On the one hand, the provision in the Ontario rules of procedure that applies specifically to service in a Hague Convention state, Rule 17.05(3)(a), does not permit service by alternate means:
An originating process or other document to be served outside Ontario in a contracting state shall be served through the central authority in the contracting state.1
On the other hand, Rule 16.08(a) provides:
Where a document has been served in a manner other than one authorized by these rules or an order, the court may make an order validating the service where the court is satisfied that the document came to the notice of the person to be served …
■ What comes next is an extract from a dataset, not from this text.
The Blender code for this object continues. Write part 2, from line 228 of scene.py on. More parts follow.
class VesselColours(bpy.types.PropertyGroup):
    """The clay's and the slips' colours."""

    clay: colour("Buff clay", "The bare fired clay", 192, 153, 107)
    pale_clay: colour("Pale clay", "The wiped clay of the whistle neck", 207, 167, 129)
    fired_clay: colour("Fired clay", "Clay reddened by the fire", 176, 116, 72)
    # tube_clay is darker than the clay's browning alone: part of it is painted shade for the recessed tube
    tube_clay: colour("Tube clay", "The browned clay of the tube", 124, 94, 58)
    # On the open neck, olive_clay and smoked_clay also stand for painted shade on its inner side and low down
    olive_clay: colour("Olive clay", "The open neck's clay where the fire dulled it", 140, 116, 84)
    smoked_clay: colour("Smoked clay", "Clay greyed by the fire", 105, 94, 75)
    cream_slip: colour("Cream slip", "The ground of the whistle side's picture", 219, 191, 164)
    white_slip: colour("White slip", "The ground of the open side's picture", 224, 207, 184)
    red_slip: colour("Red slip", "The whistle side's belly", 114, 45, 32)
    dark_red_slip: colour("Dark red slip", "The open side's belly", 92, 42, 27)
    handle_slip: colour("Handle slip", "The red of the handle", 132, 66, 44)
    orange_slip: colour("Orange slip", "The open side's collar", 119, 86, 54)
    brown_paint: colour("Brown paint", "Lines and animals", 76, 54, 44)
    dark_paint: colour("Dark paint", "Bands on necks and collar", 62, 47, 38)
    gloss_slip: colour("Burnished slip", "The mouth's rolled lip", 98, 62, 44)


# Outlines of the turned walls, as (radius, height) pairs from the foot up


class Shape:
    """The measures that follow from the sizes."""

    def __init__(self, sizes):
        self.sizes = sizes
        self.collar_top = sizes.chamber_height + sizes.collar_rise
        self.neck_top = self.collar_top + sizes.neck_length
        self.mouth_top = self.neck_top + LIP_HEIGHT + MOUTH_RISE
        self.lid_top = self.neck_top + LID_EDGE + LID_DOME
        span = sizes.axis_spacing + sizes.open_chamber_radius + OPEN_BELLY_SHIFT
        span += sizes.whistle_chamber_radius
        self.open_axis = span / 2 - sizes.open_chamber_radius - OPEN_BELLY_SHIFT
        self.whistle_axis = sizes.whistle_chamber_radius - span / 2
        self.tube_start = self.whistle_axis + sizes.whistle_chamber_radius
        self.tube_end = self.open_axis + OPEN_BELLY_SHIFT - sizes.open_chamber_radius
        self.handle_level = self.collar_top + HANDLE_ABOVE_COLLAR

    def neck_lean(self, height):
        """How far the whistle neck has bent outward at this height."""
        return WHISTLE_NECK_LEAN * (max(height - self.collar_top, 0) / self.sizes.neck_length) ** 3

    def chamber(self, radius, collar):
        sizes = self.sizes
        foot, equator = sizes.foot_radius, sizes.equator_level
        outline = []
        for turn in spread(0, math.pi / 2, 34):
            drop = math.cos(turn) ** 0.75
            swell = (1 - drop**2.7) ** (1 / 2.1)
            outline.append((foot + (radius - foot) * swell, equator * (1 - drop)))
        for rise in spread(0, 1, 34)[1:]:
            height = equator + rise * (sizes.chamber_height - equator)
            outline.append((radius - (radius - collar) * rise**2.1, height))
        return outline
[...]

If I understand the decision correctly, the court held that the Convention was not just exclusive, but mandatory. Just to clarify terms, by “the Convention is exclusive,” I mean that where the Convention applies and a document is to be transmitted to the foreign state, the service must be by one of the methods prescribed or permitted by the Convention. By “the Convention is mandatory,” I mean that where the defendant is in a Hague Convention state, the plaintiff must serve the documents by a means prescribed or permitted by the Convention, full stop. In other words, if the Convention is mandatory there is no option for service without transmission of the document abroad. So, for example, you could not simply serve the document on the defendant’s lawyer in Canada, as a US plaintiff can do under FRCP 4(f)(3).
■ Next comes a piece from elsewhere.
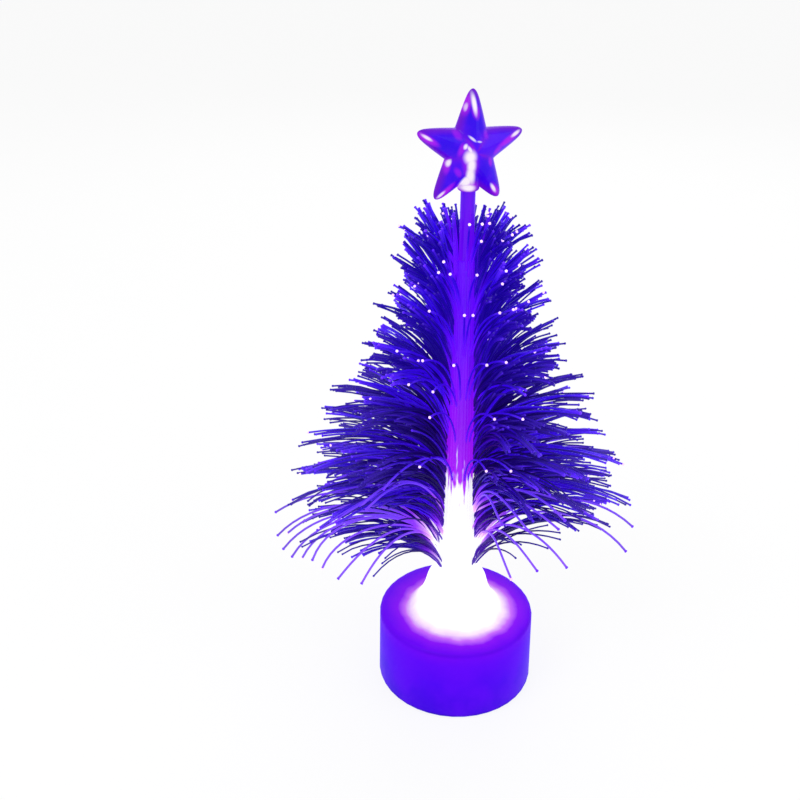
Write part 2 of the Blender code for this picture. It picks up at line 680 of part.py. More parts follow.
def make_led_holder(parts, cutters, material):
    shelf = HOLDER_TOP + HOLDER_SHELF_HEIGHT
    collar_top = HOLDER_TOP + HOLDER_COLLAR_HEIGHT
    lamp_bore = LED_FLANGE_RADIUS + SEAT_GAP
    profile = [
        (0.0, HOLDER_TOP), (HOLDER_POCKET_RADIUS, HOLDER_TOP), (HOLDER_POCKET_RADIUS, shelf),
        (lamp_bore, shelf), (lamp_bore, collar_top), (HOLDER_COLLAR_RADIUS, collar_top),
        (HOLDER_COLLAR_RADIUS, HOLDER_TOP), (HOLDER_RADIUS, HOLDER_TOP),
        (HOLDER_RADIUS, HOLDER_BOTTOM), (0.0, HOLDER_BOTTOM),
    ]
    holder = place(turned("led_holder", profile), parts, material)
    lead = cylinder(
        "cathode_hole", LEAD_RADIUS + SEAT_GAP, HOLDER_BOTTOM - CUT_OVERRUN, HOLDER_TOP + CUT_OVERRUN / 2,
        (LEAD_PITCH / 2, 0.0), steps=LEAD_STEPS,
    )
    cut(holder, lead, cutters)
    anode_half = LEAD_RADIUS + RUNNING_GAP
    anode_slot = box(
        "anode_slot",
        (-LEAD_PITCH / 2 - anode_half, -HOLDER_COLLAR_RADIUS - CUT_OVERRUN, HOLDER_TOP),
        (-LEAD_PITCH / 2 + anode_half, -LEAD_PITCH / 2, shelf + FUSE_DEPTH),
    )
    cut(holder, anode_slot, cutters)
    wire_notch = box(
        "wire_notch",
        (-LEAD_PITCH / 2 - WIRE_NOTCH / 2, -HOLDER_RADIUS - CUT_OVERRUN, HOLDER_BOTTOM - CUT_OVERRUN),
        (-LEAD_PITCH / 2 + WIRE_NOTCH / 2, -ANODE_REACH - SEAT_GAP, HOLDER_TOP + CUT_OVERRUN / 3),
    )
    cut(holder, wire_notch, cutters)
    return holder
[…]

This may be right as a matter of Ontario law. I defer entirely on that issue to Antonin. If Ontario chooses to require documents to be served abroad in such cases, that’s entirely permissible. But I don’t think that the Convention itself requires that result. Article 1 makes it clear that the Convention applies only when there is occasion to transmit a judicial document for service abroad, and the determination whether there is such an occasion is to be made by the law of the forum. As the Hague Conference outline of the Convention states:
For the Convention to be applicable, the following requirements must be met: (i) a document is to be transmitted from one State party to the Convention to another State party for service in the latter (the law of the forum state determines whether or not a document has to be transmitted abroad for service in the other State—the Convention in non-mandatory), (ii) an address for the person to be served is known, (iii) the document to be served is a judicial or extrajudicial document, and (iv) the document to be served relates to a civil or commercial matter. If all these requirements are met, the transmission channels provided for under the Convention must be applied (the Convention is exclusive).
And courts including the US Supreme Court have construed the Convention as exclusive but non-mandatory in just this way.